Затем несколько корешков, слабых и нежных, как новорожденные ужата, медленно оплели горло Белки и стали виться по нему, словно оглаживая, временами подрагивали, как от боли. Сатир сел рядом, чуть приподнял голову подруги руками, чтобы корешкам было удобнее охватывать раны, и с почти остановившимся сердцем стал смотреть за происходящим. Мать тихо постанывала, глаза ее то вспыхивали в темноте, то гасли, словно она вдруг теряла надежду. Сатир забыл о сгоревшем Истомине, о расстрелянном Ване, забыл, что по их следам могут и уже наверняка отправились преследователи. Он, боясь моргнуть, смотрел на маленьких и слабых “ужат”, затаив внутри немыслимую и самую простую из всех надежду. Надежду на жизнь.
Наконец корешки дрогнули, разжались и обессиленно сползли вниз, открыв красивую белую шею, на которой едва виднелись тонкие, как шелковые нити, белые шрамы. Белка кашлянула, дернулась и медленно открыла глаза. Мать поспешно отступила в ночь, на прощанье коснувшись руки сына. Он быстро обернулся ей вослед и чуть слышно прошептал:
— Спасибо, мама.
Белка попробовала сесть, но тело ее ослабело от потери крови и не слушалось. Сатир поддержал ее под спину и даже сквозь куртку почувствовал холод обескровленного тела. Спасенную била крупная дрожь, зубы лязгали. Сатир осторожно убрал с ее лба слипшиеся от крови волосы. Подышал, согревая, на бледное лицо, руки, шею. Потом аккуратно поднял ее и побежал по лесу подальше от поляны, усеянной трупами собак, натренированных на убийство.
Белка пришла в себя, с трудом открыла глаза. Над ней нависал серый, покрытый мелкими трещинками и клочьями черной паутины потолок. Потолок поддерживали четыре стены, выкрашенные грязно-зеленой краской. Окно комнаты было наполовину затоплено под землю. “Полуподвал, — подумала Серафима. — Полумогила”. Вокруг возвышались горы старых вещей — какие-то древние телевизоры с покрытыми пылью экранами, огромные радиолы в деревянных корпусах, швейные и стиральные машины, кипы газет и журналов, узлы с тряпьем, похожие на перезрелые тыквы, картонные и фанерные ящики, детский велосипед с одним колесом, пустые портретные рамы и еще бог знает сколько разношерстной рухляди. Похоже, эту квартиру в течение десятилетий использовали как склад ненужных вещей, которые рука не поднимается выкинуть на помойку.
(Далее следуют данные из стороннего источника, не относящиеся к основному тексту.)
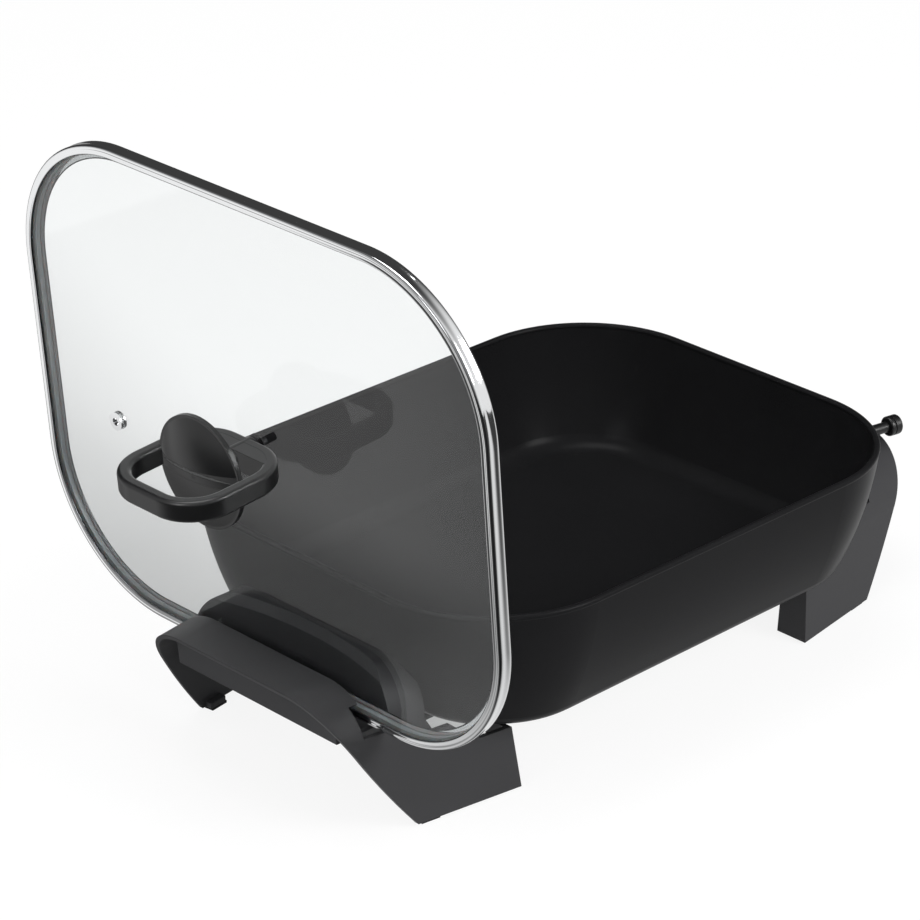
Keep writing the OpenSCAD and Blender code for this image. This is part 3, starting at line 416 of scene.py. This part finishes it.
def rimSection(v):
    # rolled edge, front flange with a groove, round corner, hollow side, round corner, rolled edge; groove
    # and hollow sink by sin squared over their length, and the mark of painted shade is a bell curve over
    # each corner and runs along the rolled edges, fading where they meet the flanges
    outer, inner, far = v["radius"], v["radius"] - v["front"], v["radius"] - v["back"]
    c, roll, low = v["corner"], v["roll"], -v["depth"]
    bend = np.linspace(0, 1, v["bendPoints"])
    t = bend[1:-1]
    creaseShade = np.exp(-((bend - 0.5) / v["creaseShadeWidth"]) ** 2)
    edge = v["rollShade"]
    foldShade = np.concatenate([edge, 0 * t, creaseShade, 0 * t, creaseShade, edge[::-1]])
    face = np.stack([inner + roll + t * (outer - c - inner - roll),
                     -v["groove"] * np.sin(np.pi * t) ** 2], 1)
    side = np.stack([outer - v["hollow"] * np.sin(np.pi * t) ** 2, -c + t * (low + 2 * c)], 1)
    section = np.concatenate([
        arc(inner + roll, -roll, roll, v["rollEnd"], 90, len(edge)), face,
        arc(outer - c, -c, c, 90, 0, v["bendPoints"]), side,
        arc(outer - c, low + c, c, 0, -90, v["bendPoints"]),
        arc(far + roll, low + roll, roll, -90, -v["rollEnd"], len(edge)),
    ])
    return section, foldShade


def sweepRing(name, section, foldShade, half, radius, place, steps):
    # carries the points (q, z) of a section round a rounded rectangle: at turn t the point lies q out from
    # the corner's centre, at centre + q * (cos t, sin t); the last argument marks the painted shade at
    # each point of the section, and is stored on the mesh
    corner = np.repeat(np.arange(4), steps + 1)
    turn = np.pi / 2 * (corner + np.tile(np.linspace(0, 1, steps + 1), 4))
    middle = np.pi / 2 * (corner + 0.5)
    centre = np.sign(np.stack([np.cos(middle), np.sin(middle)], 1)) * (np.array(half) - radius)
    outward = np.stack([np.cos(turn), np.sin(turn)], 1)
    flat = centre[:, None, :] + section[None, :, :1] * outward[:, None, :]
    depth = np.broadcast_to(section[None, :, 1:], flat.shape[:2] + (1,))
    points = np.concatenate([flat, depth, np.ones_like(depth)], 2).reshape(-1, 4) @ np.array(place).T
    rows, columns = len(turn), len(section)
    i, j = np.meshgrid(np.arange(rows), np.arange(columns - 1), indexing="ij")
    here, ahead = i * columns + j, (i + 1) % rows * columns + j
    faces = np.stack([here, here + 1, ahead + 1, ahead], 2)
    mesh = bpy.data.meshes.new(name)
    mesh.from_pydata(points[:, :3].tolist(), [], faces.reshape(-1, 4).tolist())
    mesh.polygons.foreach_set("use_smooth", np.ones(len(mesh.polygons), bool))
    mark = mesh.attributes.new("foldShade", "FLOAT", "POINT")
    mark.data.foreach_set("value", np.tile(foldShade, rows).astype("f"))
    obj = bpy.data.objects.new(name, mesh)
    bpy.context.scene.collection.objects.link(obj)
    return obj


def makeRim(v):
    section, foldShade = rimSection(v)
    rim = sweepRing("rolledRim", section, foldShade, v["half"], v["radius"], lidToWorld(v), v["steps"])
    sheet = rim.modifiers.new("sheet", "SOLIDIFY")
    sheet.thickness, sheet.offset = v["sheet"] * mm, -1
    paint(made["rimSteel"], rim.name)
    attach(rim, "lid")
    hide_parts("lid_rim")


makeRim(rimValues)
print("rim done")
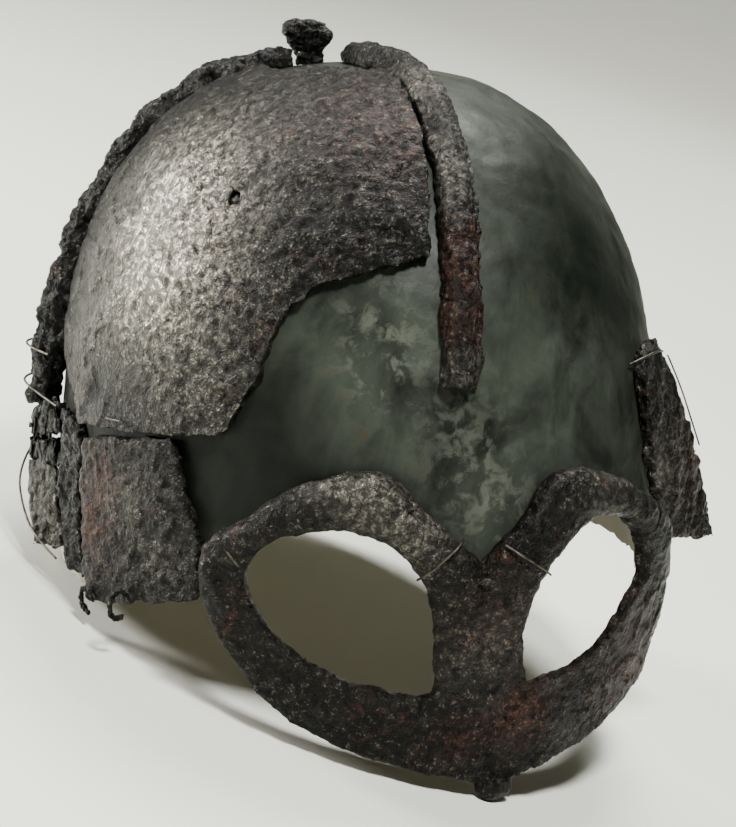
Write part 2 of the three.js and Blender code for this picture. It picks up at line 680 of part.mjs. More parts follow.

“В таком бардаке кошки себя очень хорошо чувствуют”, — отчего-то подумалось ей.
Она провела по стене рукой. Та была холодная и шершавая, будто шкура какого-то доисторического гада. “Совершенно не помню это место. Где я?” С улицы доносилось монотонное и равнодушное шарканье ног, рычание проезжающих неподалеку машин и слабый шорох дождя.
В подвальное окно сочился красноватый, как разбавленная кровь, свет осеннего заката. Белка с трудом перевернулась на бок и увидела рядом с кроватью облезлый табурет, на котором стоял открытый брикет молока. Ощутив жажду, Белка сглотнула, и тут же невыносимая острая боль заставила ее сжаться в комок. Она чувствовала себя так, словно, пока она спала, ее горло кто-то забил лезвиями и колючей проволокой. Белка тихо застонала, держась руками за шею. В глазах огромными летучими мышами заметались рваные черные пятна. “Что со мной?” — подумала она. Горло снова непроизвольно дернулось, и еще одна волна боли скрутила ее. “Почему мне больно?”
В комнату вошел незнакомый парень.
— Проснулась? — Он сел рядом, поднес к ее губам чашку с теплым
молоком. — Пей, пей… Тебе надо, — сказал негромко усталым голосом.
Захлебываясь, Белка сделала несколько глотков. Белые струйки весело побежали по шее и щекам. Горлу стало немного легче.
— Кто ты? — хрипя, спросила она.
— Эльф, — ответил парень. — Я друг Сатира.
Он был невысок, худ и выглядел так, словно только что оправился от приступа тяжелой болезни, но она все еще тлеет в нем, незаметная и неизлечимая, как ностальгия.